Quote exactly the lines from the line containing "Reconstruct the object in this render as a 3D" to the line containing "LEDGE_WIDTH = 5.0", both lines included, please, and nothing more.

· · · · · · ·

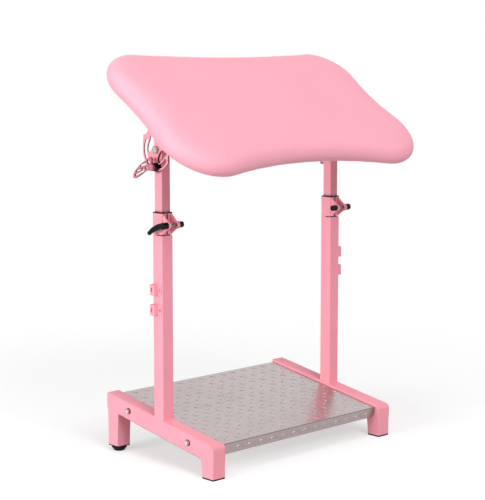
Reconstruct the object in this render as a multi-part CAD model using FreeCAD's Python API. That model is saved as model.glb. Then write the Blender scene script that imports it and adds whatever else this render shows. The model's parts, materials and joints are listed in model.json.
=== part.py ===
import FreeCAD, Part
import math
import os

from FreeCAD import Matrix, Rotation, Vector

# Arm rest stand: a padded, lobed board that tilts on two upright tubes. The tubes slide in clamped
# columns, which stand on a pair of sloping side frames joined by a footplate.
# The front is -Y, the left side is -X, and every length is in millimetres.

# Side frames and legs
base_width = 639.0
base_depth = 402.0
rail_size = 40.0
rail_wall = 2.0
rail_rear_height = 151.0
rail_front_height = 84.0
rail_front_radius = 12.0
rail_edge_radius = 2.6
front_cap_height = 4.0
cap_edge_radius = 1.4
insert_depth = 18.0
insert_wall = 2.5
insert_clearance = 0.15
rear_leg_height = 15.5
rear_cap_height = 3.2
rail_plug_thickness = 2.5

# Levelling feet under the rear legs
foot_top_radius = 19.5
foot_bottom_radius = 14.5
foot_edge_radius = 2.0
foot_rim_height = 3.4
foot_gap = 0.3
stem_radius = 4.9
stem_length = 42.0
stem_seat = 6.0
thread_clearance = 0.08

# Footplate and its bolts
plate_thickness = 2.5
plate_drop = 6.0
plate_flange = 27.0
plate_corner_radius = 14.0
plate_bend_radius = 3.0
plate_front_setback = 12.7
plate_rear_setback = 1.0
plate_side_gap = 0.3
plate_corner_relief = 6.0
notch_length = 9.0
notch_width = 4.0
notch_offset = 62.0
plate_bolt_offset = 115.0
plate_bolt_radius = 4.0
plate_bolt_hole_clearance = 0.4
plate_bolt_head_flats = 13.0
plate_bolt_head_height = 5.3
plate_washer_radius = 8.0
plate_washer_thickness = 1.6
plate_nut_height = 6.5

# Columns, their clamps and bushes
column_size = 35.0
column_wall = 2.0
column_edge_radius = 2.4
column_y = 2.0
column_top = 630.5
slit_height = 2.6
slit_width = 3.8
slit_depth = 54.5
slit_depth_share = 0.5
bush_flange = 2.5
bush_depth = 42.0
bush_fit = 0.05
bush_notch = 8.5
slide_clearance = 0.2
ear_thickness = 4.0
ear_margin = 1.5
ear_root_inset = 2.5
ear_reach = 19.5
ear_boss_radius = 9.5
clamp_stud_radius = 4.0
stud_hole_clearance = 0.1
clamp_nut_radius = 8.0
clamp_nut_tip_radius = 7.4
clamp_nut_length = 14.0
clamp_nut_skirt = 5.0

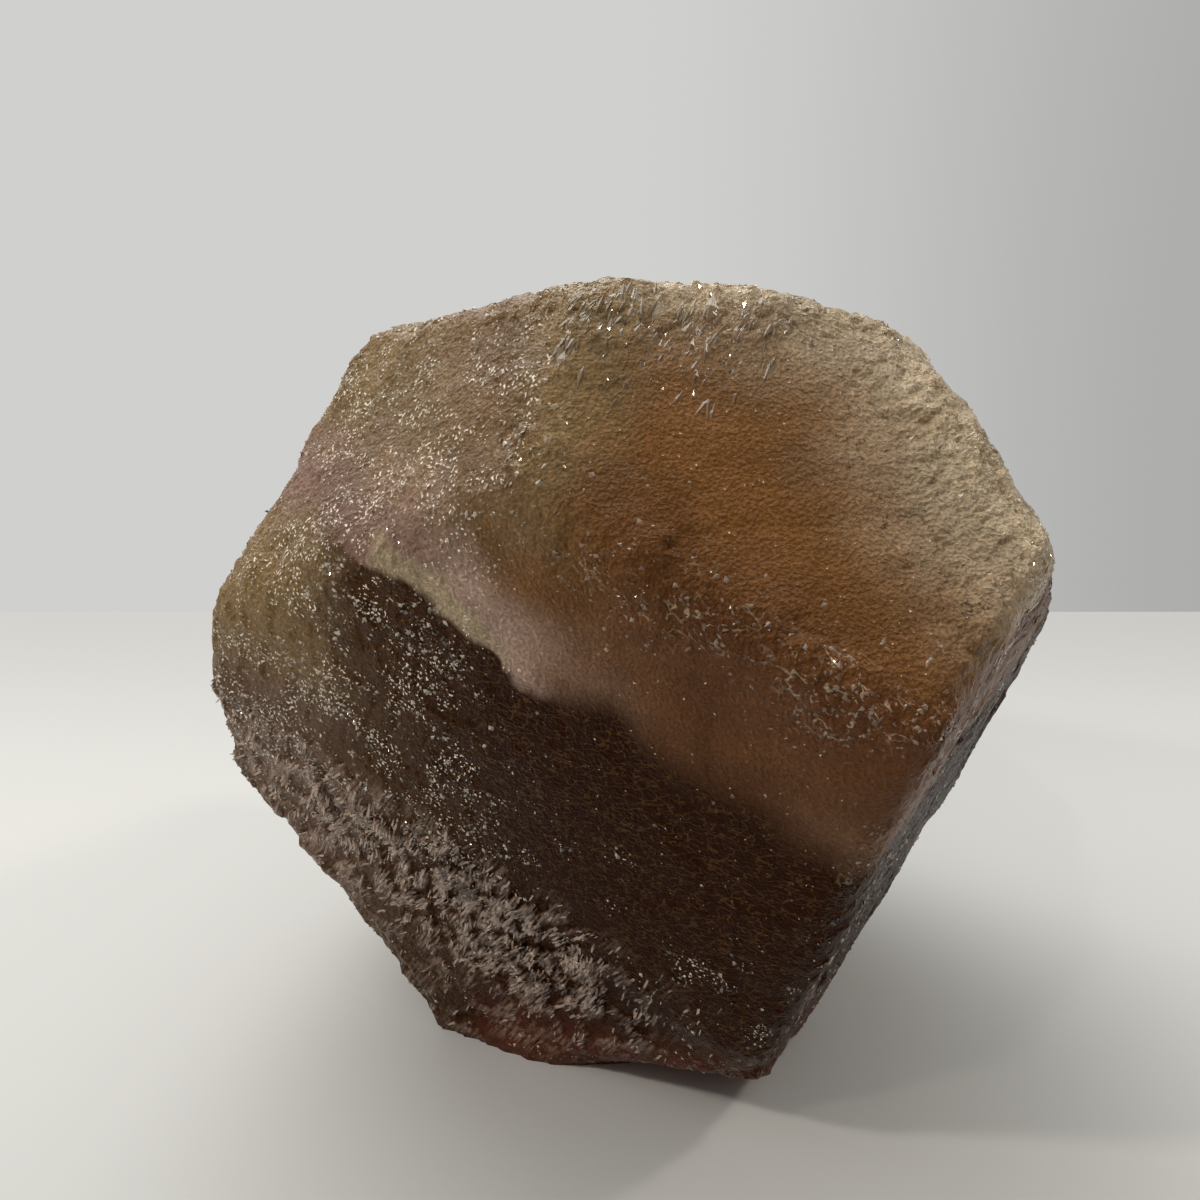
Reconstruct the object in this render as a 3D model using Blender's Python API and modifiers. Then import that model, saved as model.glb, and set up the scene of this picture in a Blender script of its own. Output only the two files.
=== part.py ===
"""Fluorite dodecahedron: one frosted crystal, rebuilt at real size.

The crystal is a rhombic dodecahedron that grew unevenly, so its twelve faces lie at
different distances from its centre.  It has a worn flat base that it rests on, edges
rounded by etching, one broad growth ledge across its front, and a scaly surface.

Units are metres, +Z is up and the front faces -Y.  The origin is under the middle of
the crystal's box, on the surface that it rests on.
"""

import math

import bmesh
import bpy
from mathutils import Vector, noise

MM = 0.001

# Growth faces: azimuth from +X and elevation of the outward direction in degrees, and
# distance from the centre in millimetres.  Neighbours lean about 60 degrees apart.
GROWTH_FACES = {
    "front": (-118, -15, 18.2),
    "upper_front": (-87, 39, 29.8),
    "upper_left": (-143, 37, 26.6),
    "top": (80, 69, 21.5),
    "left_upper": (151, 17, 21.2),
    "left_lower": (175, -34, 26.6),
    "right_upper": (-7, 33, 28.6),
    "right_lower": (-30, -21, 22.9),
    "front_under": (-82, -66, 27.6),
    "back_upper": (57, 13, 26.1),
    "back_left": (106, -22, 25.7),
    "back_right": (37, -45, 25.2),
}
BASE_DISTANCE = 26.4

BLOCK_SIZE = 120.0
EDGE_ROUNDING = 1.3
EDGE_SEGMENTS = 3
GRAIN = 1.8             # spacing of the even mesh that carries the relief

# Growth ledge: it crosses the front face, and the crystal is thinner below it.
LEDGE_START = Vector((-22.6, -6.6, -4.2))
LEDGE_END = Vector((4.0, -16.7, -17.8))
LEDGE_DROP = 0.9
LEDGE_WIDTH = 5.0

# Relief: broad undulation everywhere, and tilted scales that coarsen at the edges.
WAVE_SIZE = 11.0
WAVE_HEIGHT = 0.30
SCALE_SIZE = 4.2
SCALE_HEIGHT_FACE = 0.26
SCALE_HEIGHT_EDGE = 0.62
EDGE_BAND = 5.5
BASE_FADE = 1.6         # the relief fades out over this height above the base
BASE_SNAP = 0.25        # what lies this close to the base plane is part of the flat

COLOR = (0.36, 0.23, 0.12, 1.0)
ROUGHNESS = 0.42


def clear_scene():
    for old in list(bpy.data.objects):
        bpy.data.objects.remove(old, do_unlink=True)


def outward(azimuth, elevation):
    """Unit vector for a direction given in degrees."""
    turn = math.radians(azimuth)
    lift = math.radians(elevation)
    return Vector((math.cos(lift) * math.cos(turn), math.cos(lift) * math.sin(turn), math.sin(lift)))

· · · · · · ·

— Output for this exercise —
Reconstruct the object in this render as a 3D model using Blender's Python API and modifiers. Then import that model, saved as model.glb, and set up the scene of this picture in a Blender script of its own. Output only the two files.
=== part.py ===
"""Fluorite dodecahedron: one frosted crystal, rebuilt at real size.

The crystal is a rhombic dodecahedron that grew unevenly, so its twelve faces lie at
different distances from its centre.  It has a worn flat base that it rests on, edges
rounded by etching, one broad growth ledge across its front, and a scaly surface.

Units are metres, +Z is up and the front faces -Y.  The origin is under the middle of
the crystal's box, on the surface that it rests on.
"""

import math

import bmesh
import bpy
from mathutils import Vector, noise

MM = 0.001

# Growth faces: azimuth from +X and elevation of the outward direction in degrees, and
# distance from the centre in millimetres.  Neighbours lean about 60 degrees apart.
GROWTH_FACES = {
    "front": (-118, -15, 18.2),
    "upper_front": (-87, 39, 29.8),
    "upper_left": (-143, 37, 26.6),
    "top": (80, 69, 21.5),
    "left_upper": (151, 17, 21.2),
    "left_lower": (175, -34, 26.6),
    "right_upper": (-7, 33, 28.6),
    "right_lower": (-30, -21, 22.9),
    "front_under": (-82, -66, 27.6),
    "back_upper": (57, 13, 26.1),
    "back_left": (106, -22, 25.7),
    "back_right": (37, -45, 25.2),
}
BASE_DISTANCE = 26.4

BLOCK_SIZE = 120.0
EDGE_ROUNDING = 1.3
EDGE_SEGMENTS = 3
GRAIN = 1.8             # spacing of the even mesh that carries the relief

# Growth ledge: it crosses the front face, and the crystal is thinner below it.
LEDGE_START = Vector((-22.6, -6.6, -4.2))
LEDGE_END = Vector((4.0, -16.7, -17.8))
LEDGE_DROP = 0.9
LEDGE_WIDTH = 5.0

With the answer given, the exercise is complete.